§ **Exercise details**:
Extract, word for word, every line from the one containing "extrude(amount=-socket_depth, mode=Mode.SUBTRACT)" through the one containing "cad_parts[node].hide_render = cad_parts[node].hide_viewport", with both end lines kept.

§ **Recorded data**:
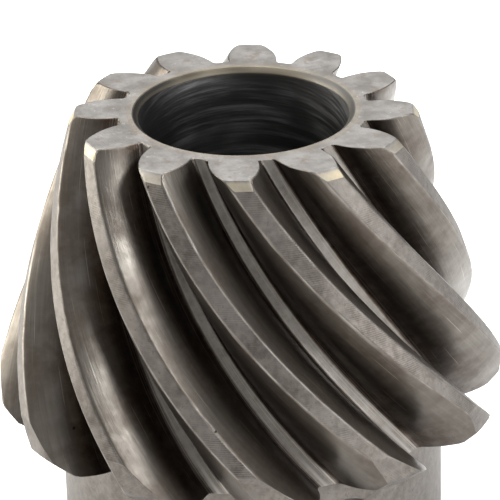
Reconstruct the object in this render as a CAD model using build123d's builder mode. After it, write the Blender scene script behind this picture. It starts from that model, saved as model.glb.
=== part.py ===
from build123d import *

import os
from math import atan, cos, degrees, radians, sin

# Spiral bevel pinion: one turned and cut steel blank with a bored hub, and its set screw.
#
# The blank is a cone with its small end (the toe) up. Twelve left-hand spiral teeth run down it
# to the large end (the heel), and a plain cylindrical hub with one radial tapped hole stands
# below them.
#
# Frame: +Z along the bore, from the hub's end face towards the toe. The origin is the centre of
# the hub's end face. Units are millimetres and degrees.

# Blank. A drop is a distance below the toe face.
overall_length = 36.0
bore_radius = 8.0
bore_chamfer = 0.4
hub_radius = 15.0
hub_end_chamfer = 0.8
tip_radius_at_toe = 13.05
face_cone_slope = 0.317
toe_face_radius = 12.8
toe_chamfer_drop = 0.77

# Heel: a turned band round the tooth ends, a corner chamfer and a slightly coned back face
heel_radius = 19.65
band_top_drop = (heel_radius - tip_radius_at_toe) / face_cone_slope
band_bottom_drop = 23.2
heel_chamfer_radius = 18.65
heel_chamfer_drop = 24.15
back_face_drop = 24.65

# Teeth: tooth and root angles are measured round the axis, at the toe and at the heel
tooth_count = 12
root_radius_at_toe = 9.45
root_cone_slope = 0.25
first_tooth_angle = -92.5
spiral_degrees_per_mm = 2.95
root_half_angle_toe = 11.2
root_half_angle_heel = 11.4
tip_half_angle_toe = 3.7
tip_half_angle_heel = 2.0
flank_power = 1.8
root_fillet_toe = 0.35
root_fillet_heel = 0.7

# Tooth-space cutter: its run past the toe and the heel, and its rise above the tips
cutter_overrun = 2.4
cutter_stations = 9
cutter_rise = 0.16
flank_points = 6

# M6 socket set screw, and its tapped and countersunk hole through the hub's wall
screw_angle = -63.0
screw_height = 5.9
tapped_radius = 3.0
mouth_radius = 3.6
countersink_angle = 90.0
hole_depth = hub_radius - bore_radius / 2
screw_radius = 2.94
screw_length = 5.0
screw_tip_at_rest = 9.0
cup_outer_radius = 1.6
cup_inner_radius = 1.4
cup_depth = 0.8
socket_across_flats = 3.0
socket_depth = 2.0
screw_edge_chamfer = 0.4

os.makedirs("parts", exist_ok=True)

tooth_pitch = 360 / tooth_count
pitch_cone_slope = (face_cone_slope + root_cone_slope) / 2
pitch_cone_angle = degrees(atan(pitch_cone_slope))
screw_direction = Vector(1, 0, 0).rotate(Axis.Z, screw_angle)
screw_axis_plane = Plane(
    origin=(0, 0, screw_height), x_dir=screw_direction, z_dir=screw_direction.cross(Vector(0, 0, 1))
)
screw_mouth_plane = Plane(
    origin=screw_direction * hub_radius + Vector(0, 0, screw_height), z_dir=screw_direction
)


def blend(at_toe, at_heel, drop):
    """Linear change of a tooth measure from the toe to the heel."""
    return at_toe + (at_heel - at_toe) * drop / back_face_drop


def tip_radius(drop):
    """Radius of the face cone, a distance below the toe."""
    return tip_radius_at_toe + face_cone_slope * drop


def root_radius(drop):
    """Radius of the root cone, a distance below the toe."""
    return root_radius_at_toe + root_cone_slope * drop


def station_plane(drop):
    """Plane square to the pitch cone, through the middle of a tooth space.

    Its X runs round the cone, its Y points out of the cone and its Z runs down towards the heel.
    """
    radius = (tip_radius(drop) + root_radius(drop)) / 2
    half_depth = (tip_radius(drop) - root_radius(drop)) / 2
    tip_drop = drop - half_depth * cos(radians(pitch_cone_angle)) * sin(radians(pitch_cone_angle))
    turn = radians(first_tooth_angle + spiral_degrees_per_mm * tip_drop + tooth_pitch / 2)
    lean = radians(pitch_cone_angle)
    return Plane(
        origin=(radius * cos(turn), radius * sin(turn), overall_length - drop),
        x_dir=(-sin(turn), cos(turn), 0),
        z_dir=(sin(lean) * cos(turn), sin(lean) * sin(turn), -cos(lean)),
    )


def flank_point(drop, height):
    """Point on the right flank of a tooth space; height is 0 at the root and 1 at the tip."""
    root = root_radius(drop)
    tip = tip_radius(drop)
    radius = root + (tip - root) * height
    root_half = blend(root_half_angle_toe, root_half_angle_heel, drop)
    tip_half = blend(tip_half_angle_toe, tip_half_angle_heel, drop)
    tooth_half = root_half - (root_half - tip_half) * height**flank_power
    space_half = radians(tooth_pitch / 2 - tooth_half)
    pitch_radius = (root + tip) / 2
    lean = cos(radians(pitch_cone_angle))
    return (radius * sin(space_half), (radius * cos(space_half) - pitch_radius) * lean)


# One tooth space: sections square to the pitch cone, lofted along the spiral
with BuildPart() as tooth_space:
    for station in range(cutter_stations):
        drop = -cutter_overrun
        drop += (back_face_drop + 2 * cutter_overrun) * station / (cutter_stations - 1)
        heights = [(1 + cutter_rise) * step / flank_points for step in range(flank_points + 1)]
        right = [flank_point(drop, height) for height in heights]
        left = [(-x, y) for x, y in right]
        with BuildSketch(station_plane(drop)) as section:
            with BuildLine():
                Line(left[0], right[0])
                Spline(*right)
                Line(right[-1], left[-1])
                Spline(*reversed(left))
            make_face()
            root_corners = section.vertices().sort_by(Axis.Y)[:2]
            fillet(root_corners, blend(root_fillet_toe, root_fillet_heel, drop))
    loft()


# The pinion: a turned blank with a bore, twelve tooth spaces cut from it, and the screw hole
with BuildPart() as pinion:
    with BuildSketch(Plane.XZ):
        with BuildLine():
            Polyline(
                (bore_radius + bore_chamfer, 0),
                (hub_radius - hub_end_chamfer, 0),
                (hub_radius, hub_end_chamfer),
                (hub_radius, overall_length - back_face_drop),
                (heel_chamfer_radius, overall_length - heel_chamfer_drop),
                (heel_radius, overall_length - band_bottom_drop),
                (heel_radius, overall_length - band_top_drop),
                (tip_radius(toe_chamfer_drop), overall_length - toe_chamfer_drop),
                (toe_face_radius, overall_length),
                (bore_radius + bore_chamfer, overall_length),
                (bore_radius, overall_length - bore_chamfer),
                (bore_radius, bore_chamfer),
                close=True,
            )
        make_face()
    revolve(axis=Axis.Z)
    with PolarLocations(0, tooth_count):
        add(tooth_space.part, mode=Mode.SUBTRACT)
    with Locations(screw_mouth_plane):
        CounterSinkHole(tapped_radius, mouth_radius, hole_depth, countersink_angle)
pinion.part.label = "pinion"


# Socket set screw: a cup point towards the bore, a hexagon socket towards the outside
screw_outer_end = screw_tip_at_rest + screw_length
with BuildPart() as set_screw:
    with BuildSketch(screw_axis_plane):
        with BuildLine():
            Polyline(
                (screw_tip_at_rest + cup_depth, 0),
                (screw_tip_at_rest, cup_inner_radius),
                (screw_tip_at_rest, cup_outer_radius),
                (screw_tip_at_rest + screw_radius - cup_outer_radius, screw_radius),
                (screw_outer_end - screw_edge_chamfer, screw_radius),
                (screw_outer_end, screw_radius - screw_edge_chamfer),
                (screw_outer_end, 0),
                close=True,
            )
        make_face()
    revolve(axis=Axis(screw_axis_plane.origin, screw_axis_plane.x_dir))
    with BuildSketch(screw_mouth_plane.offset(screw_outer_end - hub_radius)):
        RegularPolygon(socket_across_flats / 2, 6, major_radius=False)
    extrude(amount=-socket_depth, mode=Mode.SUBTRACT)
set_screw.part.label = "set_screw"


for piece in (pinion, set_screw):
    export_step(piece.part, f"parts/{piece.part.label}.step")
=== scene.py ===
"""Spiral bevel pinion and its set screw, in photographic quality on a plain pale floor."""

from math import atan, cos, pi, radians, sin

import bpy
import numpy as np
from mathutils import Matrix, Vector


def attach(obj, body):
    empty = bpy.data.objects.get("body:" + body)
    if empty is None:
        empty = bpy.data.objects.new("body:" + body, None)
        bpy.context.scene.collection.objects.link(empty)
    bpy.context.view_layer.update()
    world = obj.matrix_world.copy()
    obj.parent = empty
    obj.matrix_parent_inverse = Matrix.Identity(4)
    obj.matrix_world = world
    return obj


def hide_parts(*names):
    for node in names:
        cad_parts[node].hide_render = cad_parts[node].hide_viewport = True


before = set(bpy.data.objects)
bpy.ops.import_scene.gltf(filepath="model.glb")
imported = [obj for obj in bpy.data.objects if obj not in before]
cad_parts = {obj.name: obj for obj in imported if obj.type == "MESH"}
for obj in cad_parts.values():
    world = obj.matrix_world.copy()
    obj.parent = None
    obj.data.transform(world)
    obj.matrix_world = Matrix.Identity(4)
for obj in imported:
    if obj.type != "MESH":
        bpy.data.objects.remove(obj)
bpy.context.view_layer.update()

# ----------------------------------------------------------------------
# Dimensions of the CAD part, in millimetres. A drop is a distance below the toe face.
# ----------------------------------------------------------------------

MM = 0.001
LENGTH = 36.0
BORE_R = 8.0
BORE_CHAMFER = 0.4
HUB_R = 15.0
HUB_END_CHAMFER = 0.8

TIP_R_TOE = 13.05
FACE_SLOPE = 0.317
ROOT_R_TOE = 9.45
ROOT_SLOPE = 0.25
TOE_FACE_R = 12.8
TOE_CHAMFER_DROP = 0.77
HEEL_R = 19.65
BAND_BOTTOM_DROP = 23.2
HEEL_CHAMFER_R = 18.65
HEEL_CHAMFER_DROP = 24.15
BACK_FACE_DROP = 24.65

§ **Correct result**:
    extrude(amount=-socket_depth, mode=Mode.SUBTRACT)
set_screw.part.label = "set_screw"


for piece in (pinion, set_screw):
    export_step(piece.part, f"parts/{piece.part.label}.step")
=== scene.py ===
"""Spiral bevel pinion and its set screw, in photographic quality on a plain pale floor."""

from math import atan, cos, pi, radians, sin

import bpy
import numpy as np
from mathutils import Matrix, Vector


def attach(obj, body):
    empty = bpy.data.objects.get("body:" + body)
    if empty is None:
        empty = bpy.data.objects.new("body:" + body, None)
        bpy.context.scene.collection.objects.link(empty)
    bpy.context.view_layer.update()
    world = obj.matrix_world.copy()
    obj.parent = empty
    obj.matrix_parent_inverse = Matrix.Identity(4)
    obj.matrix_world = world
    return obj


def hide_parts(*names):
    for node in names:
        cad_parts[node].hide_render = cad_parts[node].hide_viewport = True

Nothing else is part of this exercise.